Task directions:
Give back only the lines in the records below from the one with "obj.matrix_parent_inverse = Matrix.Identity(4)" to the one with "EYE = TOWARD_CAMERA", both inclusive, word for word.

# Data to use start

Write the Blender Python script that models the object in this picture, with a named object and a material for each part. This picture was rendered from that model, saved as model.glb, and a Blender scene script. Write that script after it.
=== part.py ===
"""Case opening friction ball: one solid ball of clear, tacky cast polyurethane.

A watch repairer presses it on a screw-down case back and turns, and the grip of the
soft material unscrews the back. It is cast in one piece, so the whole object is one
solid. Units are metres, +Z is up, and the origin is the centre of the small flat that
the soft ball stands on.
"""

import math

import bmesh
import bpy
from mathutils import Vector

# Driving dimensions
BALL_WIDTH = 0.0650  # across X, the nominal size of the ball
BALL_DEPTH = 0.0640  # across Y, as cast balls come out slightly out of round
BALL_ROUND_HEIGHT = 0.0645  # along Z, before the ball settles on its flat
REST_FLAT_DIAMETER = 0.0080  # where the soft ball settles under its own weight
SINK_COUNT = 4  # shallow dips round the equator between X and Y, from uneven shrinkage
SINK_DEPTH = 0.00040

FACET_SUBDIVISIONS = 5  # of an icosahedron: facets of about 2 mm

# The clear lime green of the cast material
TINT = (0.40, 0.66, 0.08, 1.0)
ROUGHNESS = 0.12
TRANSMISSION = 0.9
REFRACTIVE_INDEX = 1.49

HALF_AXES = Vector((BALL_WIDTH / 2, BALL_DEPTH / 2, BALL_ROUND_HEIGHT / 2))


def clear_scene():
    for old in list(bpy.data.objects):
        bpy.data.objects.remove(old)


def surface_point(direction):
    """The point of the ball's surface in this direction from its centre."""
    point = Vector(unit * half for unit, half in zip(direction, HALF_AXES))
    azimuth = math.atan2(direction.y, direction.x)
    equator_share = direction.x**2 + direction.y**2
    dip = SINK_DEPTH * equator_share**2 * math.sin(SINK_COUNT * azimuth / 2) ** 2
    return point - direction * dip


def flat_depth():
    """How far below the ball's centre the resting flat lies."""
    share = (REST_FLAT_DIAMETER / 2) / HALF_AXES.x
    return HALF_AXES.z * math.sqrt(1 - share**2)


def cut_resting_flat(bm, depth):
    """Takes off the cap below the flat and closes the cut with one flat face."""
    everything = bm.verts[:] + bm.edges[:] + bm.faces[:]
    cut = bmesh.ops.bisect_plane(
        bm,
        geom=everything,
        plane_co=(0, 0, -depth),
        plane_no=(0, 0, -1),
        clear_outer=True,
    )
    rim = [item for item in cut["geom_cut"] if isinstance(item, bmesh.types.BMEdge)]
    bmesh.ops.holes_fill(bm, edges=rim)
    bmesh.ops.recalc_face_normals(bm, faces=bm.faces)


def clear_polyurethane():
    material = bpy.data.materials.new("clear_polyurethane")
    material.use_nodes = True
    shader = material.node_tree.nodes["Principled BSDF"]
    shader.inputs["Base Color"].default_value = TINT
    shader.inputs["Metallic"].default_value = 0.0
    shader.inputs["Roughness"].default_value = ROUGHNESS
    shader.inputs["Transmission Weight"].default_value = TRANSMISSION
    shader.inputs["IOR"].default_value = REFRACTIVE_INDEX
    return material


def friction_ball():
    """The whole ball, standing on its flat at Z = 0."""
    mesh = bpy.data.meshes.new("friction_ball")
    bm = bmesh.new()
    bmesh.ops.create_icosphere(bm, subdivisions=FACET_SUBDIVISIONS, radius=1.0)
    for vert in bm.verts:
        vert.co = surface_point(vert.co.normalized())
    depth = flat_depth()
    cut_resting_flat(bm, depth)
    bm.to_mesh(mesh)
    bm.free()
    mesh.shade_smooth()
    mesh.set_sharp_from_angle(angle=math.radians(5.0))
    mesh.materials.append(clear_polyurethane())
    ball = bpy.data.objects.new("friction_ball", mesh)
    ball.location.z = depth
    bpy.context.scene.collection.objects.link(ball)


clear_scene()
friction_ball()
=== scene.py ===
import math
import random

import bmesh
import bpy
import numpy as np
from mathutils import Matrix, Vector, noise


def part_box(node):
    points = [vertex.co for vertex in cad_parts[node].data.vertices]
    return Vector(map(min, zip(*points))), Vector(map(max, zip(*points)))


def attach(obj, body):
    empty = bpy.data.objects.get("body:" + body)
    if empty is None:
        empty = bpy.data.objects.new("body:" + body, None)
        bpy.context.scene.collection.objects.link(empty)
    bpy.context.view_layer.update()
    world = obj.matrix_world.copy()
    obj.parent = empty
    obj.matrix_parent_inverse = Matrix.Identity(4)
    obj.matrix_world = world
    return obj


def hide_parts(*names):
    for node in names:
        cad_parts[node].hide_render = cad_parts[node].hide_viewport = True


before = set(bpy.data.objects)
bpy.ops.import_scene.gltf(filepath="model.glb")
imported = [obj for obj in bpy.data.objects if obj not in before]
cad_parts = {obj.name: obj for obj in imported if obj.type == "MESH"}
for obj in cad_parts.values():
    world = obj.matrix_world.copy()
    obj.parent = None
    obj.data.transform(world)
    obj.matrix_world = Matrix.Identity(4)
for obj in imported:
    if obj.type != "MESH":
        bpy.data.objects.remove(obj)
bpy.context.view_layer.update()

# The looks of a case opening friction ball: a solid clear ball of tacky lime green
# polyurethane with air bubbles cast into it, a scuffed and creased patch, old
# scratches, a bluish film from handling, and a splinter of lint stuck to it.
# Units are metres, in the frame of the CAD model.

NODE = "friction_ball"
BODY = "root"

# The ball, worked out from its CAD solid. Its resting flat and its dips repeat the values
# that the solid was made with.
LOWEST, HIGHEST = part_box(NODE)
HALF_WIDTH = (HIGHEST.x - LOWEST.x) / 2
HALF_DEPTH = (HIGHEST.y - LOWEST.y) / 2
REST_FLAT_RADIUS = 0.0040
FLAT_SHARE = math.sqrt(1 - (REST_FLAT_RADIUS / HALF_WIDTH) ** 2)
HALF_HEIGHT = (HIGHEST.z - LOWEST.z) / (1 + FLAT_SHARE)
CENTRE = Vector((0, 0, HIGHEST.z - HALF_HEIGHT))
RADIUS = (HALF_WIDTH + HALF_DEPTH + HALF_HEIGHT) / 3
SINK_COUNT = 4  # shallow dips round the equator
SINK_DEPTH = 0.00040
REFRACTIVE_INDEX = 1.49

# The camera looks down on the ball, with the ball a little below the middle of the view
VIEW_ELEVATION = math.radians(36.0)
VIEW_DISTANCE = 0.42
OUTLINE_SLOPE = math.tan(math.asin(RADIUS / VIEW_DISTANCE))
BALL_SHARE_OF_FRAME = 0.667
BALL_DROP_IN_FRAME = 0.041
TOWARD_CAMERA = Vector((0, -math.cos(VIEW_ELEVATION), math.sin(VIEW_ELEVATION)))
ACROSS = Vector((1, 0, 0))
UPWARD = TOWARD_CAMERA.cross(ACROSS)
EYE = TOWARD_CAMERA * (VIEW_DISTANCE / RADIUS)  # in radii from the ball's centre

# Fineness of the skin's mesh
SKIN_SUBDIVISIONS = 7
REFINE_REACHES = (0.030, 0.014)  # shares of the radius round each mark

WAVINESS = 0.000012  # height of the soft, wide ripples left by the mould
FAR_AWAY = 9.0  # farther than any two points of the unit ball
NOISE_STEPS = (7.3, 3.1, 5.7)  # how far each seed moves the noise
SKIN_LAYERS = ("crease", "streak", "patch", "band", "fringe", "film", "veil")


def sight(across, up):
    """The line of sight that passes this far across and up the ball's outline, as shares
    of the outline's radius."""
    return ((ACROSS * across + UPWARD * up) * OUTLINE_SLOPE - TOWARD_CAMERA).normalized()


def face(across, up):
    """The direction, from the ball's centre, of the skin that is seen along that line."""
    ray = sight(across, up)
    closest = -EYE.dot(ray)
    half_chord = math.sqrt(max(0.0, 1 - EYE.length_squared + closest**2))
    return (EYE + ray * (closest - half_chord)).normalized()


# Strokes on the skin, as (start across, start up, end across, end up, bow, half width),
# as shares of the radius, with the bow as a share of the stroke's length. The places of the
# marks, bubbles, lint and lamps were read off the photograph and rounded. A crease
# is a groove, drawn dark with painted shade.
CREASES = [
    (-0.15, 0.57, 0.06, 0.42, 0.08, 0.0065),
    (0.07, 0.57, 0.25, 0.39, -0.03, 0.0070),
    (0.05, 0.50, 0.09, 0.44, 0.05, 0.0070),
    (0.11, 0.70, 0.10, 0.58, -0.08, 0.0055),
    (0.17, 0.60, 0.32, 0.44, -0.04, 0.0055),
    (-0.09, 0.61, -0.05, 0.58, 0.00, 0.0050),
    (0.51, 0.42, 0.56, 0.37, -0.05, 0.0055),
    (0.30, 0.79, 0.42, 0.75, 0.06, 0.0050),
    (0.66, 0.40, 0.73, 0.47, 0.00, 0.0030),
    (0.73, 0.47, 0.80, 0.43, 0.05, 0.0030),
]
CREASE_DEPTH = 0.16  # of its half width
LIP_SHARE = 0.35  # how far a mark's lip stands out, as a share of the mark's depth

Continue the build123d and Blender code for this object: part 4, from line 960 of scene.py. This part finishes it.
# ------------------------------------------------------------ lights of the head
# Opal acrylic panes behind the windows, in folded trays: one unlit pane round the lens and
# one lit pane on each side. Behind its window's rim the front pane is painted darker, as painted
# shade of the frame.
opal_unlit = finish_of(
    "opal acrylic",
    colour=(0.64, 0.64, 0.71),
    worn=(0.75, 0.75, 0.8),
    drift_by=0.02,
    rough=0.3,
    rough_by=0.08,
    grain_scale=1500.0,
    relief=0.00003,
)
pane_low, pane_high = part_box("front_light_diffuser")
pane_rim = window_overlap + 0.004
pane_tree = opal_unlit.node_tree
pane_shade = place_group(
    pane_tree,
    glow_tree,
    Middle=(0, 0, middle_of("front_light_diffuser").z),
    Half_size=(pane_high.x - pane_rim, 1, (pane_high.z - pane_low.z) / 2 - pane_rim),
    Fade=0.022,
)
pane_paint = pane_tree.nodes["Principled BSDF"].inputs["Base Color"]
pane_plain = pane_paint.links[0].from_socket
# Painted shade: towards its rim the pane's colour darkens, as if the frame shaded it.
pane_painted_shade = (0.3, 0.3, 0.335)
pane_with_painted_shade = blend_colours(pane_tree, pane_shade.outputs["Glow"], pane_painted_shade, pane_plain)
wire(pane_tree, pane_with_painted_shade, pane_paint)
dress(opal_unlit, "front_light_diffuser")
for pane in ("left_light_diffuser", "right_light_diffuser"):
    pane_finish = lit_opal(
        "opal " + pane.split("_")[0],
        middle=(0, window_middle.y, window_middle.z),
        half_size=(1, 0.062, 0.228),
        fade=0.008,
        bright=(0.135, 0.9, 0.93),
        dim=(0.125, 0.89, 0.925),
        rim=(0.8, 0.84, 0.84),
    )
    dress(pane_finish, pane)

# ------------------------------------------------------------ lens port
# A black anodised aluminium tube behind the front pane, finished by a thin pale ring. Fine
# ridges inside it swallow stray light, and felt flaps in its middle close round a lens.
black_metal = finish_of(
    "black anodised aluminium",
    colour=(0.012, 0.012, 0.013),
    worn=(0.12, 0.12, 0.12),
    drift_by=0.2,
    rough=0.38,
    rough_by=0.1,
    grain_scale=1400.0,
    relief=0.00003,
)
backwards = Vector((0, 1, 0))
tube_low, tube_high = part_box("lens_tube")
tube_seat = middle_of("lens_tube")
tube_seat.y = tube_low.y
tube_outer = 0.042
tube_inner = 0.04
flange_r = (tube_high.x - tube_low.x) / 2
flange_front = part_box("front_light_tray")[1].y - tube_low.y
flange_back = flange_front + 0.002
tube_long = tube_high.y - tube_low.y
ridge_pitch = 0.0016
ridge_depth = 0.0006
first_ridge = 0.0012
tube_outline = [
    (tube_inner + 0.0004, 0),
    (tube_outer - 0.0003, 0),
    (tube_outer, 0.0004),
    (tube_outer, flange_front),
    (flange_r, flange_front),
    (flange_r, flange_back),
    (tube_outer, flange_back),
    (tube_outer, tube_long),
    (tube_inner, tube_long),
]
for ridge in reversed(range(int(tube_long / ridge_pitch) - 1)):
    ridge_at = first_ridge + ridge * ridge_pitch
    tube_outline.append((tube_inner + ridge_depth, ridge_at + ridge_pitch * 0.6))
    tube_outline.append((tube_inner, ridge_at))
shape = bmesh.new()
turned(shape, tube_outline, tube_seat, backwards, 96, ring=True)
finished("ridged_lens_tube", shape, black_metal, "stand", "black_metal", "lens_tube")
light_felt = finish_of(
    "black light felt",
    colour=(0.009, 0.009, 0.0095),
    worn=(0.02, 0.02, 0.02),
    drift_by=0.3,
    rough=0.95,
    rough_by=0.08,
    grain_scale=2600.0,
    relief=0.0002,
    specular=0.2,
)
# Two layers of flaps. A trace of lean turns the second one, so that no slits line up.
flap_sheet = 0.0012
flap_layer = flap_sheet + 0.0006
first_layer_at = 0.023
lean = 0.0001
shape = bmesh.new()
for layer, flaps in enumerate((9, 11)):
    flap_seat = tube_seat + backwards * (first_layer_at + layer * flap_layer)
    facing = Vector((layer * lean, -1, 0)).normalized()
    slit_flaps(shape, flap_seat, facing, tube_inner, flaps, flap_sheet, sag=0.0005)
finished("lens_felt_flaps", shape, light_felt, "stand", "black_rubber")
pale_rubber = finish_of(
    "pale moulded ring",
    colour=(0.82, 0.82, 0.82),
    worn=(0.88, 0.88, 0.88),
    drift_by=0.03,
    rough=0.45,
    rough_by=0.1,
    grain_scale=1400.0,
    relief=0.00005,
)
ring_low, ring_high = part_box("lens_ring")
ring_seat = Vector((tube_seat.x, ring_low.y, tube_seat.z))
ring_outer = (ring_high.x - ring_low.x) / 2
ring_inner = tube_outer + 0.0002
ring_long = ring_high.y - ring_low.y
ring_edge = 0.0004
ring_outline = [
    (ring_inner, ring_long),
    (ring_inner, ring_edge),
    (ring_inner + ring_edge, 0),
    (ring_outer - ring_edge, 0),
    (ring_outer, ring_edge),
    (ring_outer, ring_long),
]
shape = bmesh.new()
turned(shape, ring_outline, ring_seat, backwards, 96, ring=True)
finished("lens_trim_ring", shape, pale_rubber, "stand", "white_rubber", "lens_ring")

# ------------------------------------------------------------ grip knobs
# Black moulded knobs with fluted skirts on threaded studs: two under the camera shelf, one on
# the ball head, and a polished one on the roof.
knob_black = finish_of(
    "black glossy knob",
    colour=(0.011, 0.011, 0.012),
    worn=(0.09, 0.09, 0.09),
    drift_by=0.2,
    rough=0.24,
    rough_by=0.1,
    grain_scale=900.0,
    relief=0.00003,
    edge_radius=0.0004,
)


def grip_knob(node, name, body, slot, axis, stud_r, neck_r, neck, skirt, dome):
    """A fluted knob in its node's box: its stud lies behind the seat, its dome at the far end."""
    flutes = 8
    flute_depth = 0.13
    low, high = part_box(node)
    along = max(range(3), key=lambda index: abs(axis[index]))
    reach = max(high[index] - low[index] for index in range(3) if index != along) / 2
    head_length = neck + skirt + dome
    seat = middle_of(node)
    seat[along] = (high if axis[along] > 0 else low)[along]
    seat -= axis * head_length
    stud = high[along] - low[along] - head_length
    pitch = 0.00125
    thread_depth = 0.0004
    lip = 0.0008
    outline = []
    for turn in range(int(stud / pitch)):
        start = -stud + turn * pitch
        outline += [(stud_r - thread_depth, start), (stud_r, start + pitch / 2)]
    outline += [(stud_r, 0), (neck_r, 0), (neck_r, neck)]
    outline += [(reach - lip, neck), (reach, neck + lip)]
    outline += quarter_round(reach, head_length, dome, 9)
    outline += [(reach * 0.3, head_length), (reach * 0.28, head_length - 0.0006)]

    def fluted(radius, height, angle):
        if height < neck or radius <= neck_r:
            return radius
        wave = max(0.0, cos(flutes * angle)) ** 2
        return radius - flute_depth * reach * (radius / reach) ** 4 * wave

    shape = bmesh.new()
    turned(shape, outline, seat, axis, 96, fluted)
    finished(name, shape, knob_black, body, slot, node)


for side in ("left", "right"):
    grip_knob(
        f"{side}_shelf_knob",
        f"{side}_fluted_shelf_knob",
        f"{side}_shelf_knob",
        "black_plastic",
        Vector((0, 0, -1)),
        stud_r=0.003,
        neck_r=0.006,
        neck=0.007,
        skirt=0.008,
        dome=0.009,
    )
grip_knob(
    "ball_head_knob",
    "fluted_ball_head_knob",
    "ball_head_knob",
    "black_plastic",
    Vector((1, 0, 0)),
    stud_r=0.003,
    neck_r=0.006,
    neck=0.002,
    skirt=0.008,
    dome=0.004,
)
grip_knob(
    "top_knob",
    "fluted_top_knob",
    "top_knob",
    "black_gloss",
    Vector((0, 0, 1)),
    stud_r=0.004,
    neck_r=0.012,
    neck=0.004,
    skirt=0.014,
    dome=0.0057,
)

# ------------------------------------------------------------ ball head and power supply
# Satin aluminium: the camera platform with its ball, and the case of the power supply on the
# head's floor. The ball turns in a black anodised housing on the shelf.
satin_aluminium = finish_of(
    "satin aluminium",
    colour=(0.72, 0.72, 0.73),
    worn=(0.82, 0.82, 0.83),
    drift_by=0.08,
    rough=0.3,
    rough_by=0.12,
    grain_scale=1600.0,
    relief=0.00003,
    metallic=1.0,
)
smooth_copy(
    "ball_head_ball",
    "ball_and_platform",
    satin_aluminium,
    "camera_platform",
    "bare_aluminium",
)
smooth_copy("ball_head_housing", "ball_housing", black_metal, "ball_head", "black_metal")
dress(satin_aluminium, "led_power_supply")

# Data to use end

Result of this task:
    obj.matrix_parent_inverse = Matrix.Identity(4)
    obj.matrix_world = world
    return obj


def hide_parts(*names):
    for node in names:
        cad_parts[node].hide_render = cad_parts[node].hide_viewport = True


before = set(bpy.data.objects)
bpy.ops.import_scene.gltf(filepath="model.glb")
imported = [obj for obj in bpy.data.objects if obj not in before]
cad_parts = {obj.name: obj for obj in imported if obj.type == "MESH"}
for obj in cad_parts.values():
    world = obj.matrix_world.copy()
    obj.parent = None
    obj.data.transform(world)
    obj.matrix_world = Matrix.Identity(4)
for obj in imported:
    if obj.type != "MESH":
        bpy.data.objects.remove(obj)
bpy.context.view_layer.update()

# The looks of a case opening friction ball: a solid clear ball of tacky lime green
# polyurethane with air bubbles cast into it, a scuffed and creased patch, old
# scratches, a bluish film from handling, and a splinter of lint stuck to it.
# Units are metres, in the frame of the CAD model.

NODE = "friction_ball"
BODY = "root"

# The ball, worked out from its CAD solid. Its resting flat and its dips repeat the values
# that the solid was made with.
LOWEST, HIGHEST = part_box(NODE)
HALF_WIDTH = (HIGHEST.x - LOWEST.x) / 2
HALF_DEPTH = (HIGHEST.y - LOWEST.y) / 2
REST_FLAT_RADIUS = 0.0040
FLAT_SHARE = math.sqrt(1 - (REST_FLAT_RADIUS / HALF_WIDTH) ** 2)
HALF_HEIGHT = (HIGHEST.z - LOWEST.z) / (1 + FLAT_SHARE)
CENTRE = Vector((0, 0, HIGHEST.z - HALF_HEIGHT))
RADIUS = (HALF_WIDTH + HALF_DEPTH + HALF_HEIGHT) / 3
SINK_COUNT = 4  # shallow dips round the equator
SINK_DEPTH = 0.00040
REFRACTIVE_INDEX = 1.49

# The camera looks down on the ball, with the ball a little below the middle of the view
VIEW_ELEVATION = math.radians(36.0)
VIEW_DISTANCE = 0.42
OUTLINE_SLOPE = math.tan(math.asin(RADIUS / VIEW_DISTANCE))
BALL_SHARE_OF_FRAME = 0.667
BALL_DROP_IN_FRAME = 0.041
TOWARD_CAMERA = Vector((0, -math.cos(VIEW_ELEVATION), math.sin(VIEW_ELEVATION)))
ACROSS = Vector((1, 0, 0))
UPWARD = TOWARD_CAMERA.cross(ACROSS)
EYE = TOWARD_CAMERA * (VIEW_DISTANCE / RADIUS)  # in radii from the ball's centre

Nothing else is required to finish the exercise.